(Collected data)
● ● ● ●
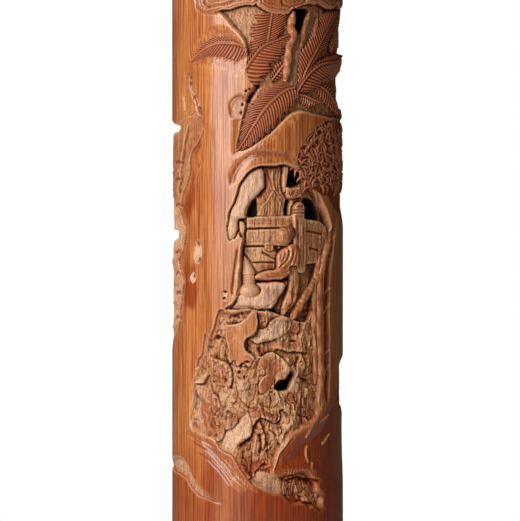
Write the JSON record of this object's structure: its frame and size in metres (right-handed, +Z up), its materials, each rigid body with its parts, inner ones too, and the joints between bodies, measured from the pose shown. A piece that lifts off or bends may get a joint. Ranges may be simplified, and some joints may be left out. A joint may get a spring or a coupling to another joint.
{
  "type": "brush holder pot",
  "caption": "Slim carved bamboo brush holder: openwork culm with hardwood rim and foot rings, let-in floor, thin inner sleeve and bracket feet.",
  "frame": {"origin": "centre of the plane that the three bracket feet stand on", "axes": "+Z up along the axis of the culm, the front of the carving faces -Y, +X to the right as seen from the front"},
  "size_m": [0.053, 0.053, 0.2],
  "materials": {
    "bamboo": "hand-polished bamboo skin over matt carved fibre",
    "bamboo_plain": "plain bamboo, lightly waxed",
    "hardwood": "dark turned hardwood, waxed",
    "lacquer": "thin black lacquered wood"
  },
  "bodies": {
    "root": {"carved_culm": "bamboo", "lacquer_sleeve": "lacquer", "floor_disc": "bamboo_plain", "rim_ring": "hardwood", "foot_ring": "hardwood", "rim_pin_1": "bamboo_plain", "rim_pin_2": "bamboo_plain", "rim_pin_3": "bamboo_plain", "foot_pin_1": "bamboo_plain", "foot_pin_2": "bamboo_plain", "foot_pin_3": "bamboo_plain", "bracket_foot_1": "hardwood", "bracket_foot_2": "hardwood", "bracket_foot_3": "hardwood"}
  },
  "joints": []
}
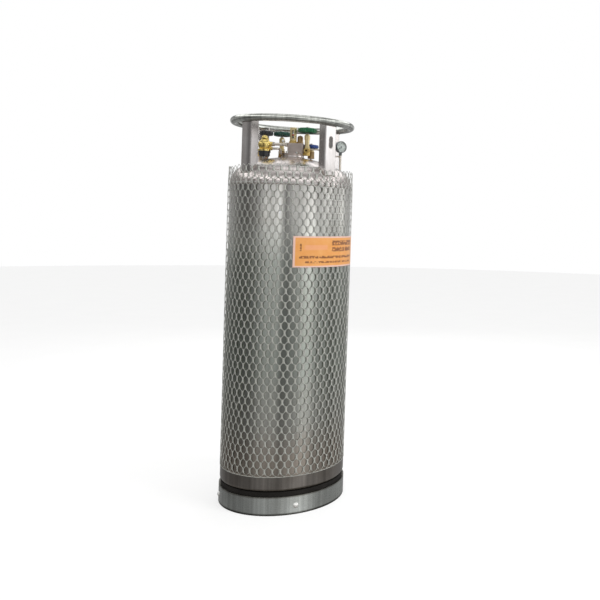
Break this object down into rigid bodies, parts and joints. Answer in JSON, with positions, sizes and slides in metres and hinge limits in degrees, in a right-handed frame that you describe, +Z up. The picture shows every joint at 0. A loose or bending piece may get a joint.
● ● ● ●
CHALLENGE: Across the records above, count the lines holding "materials" and reply with that number alone.

THE RESPONSE: 2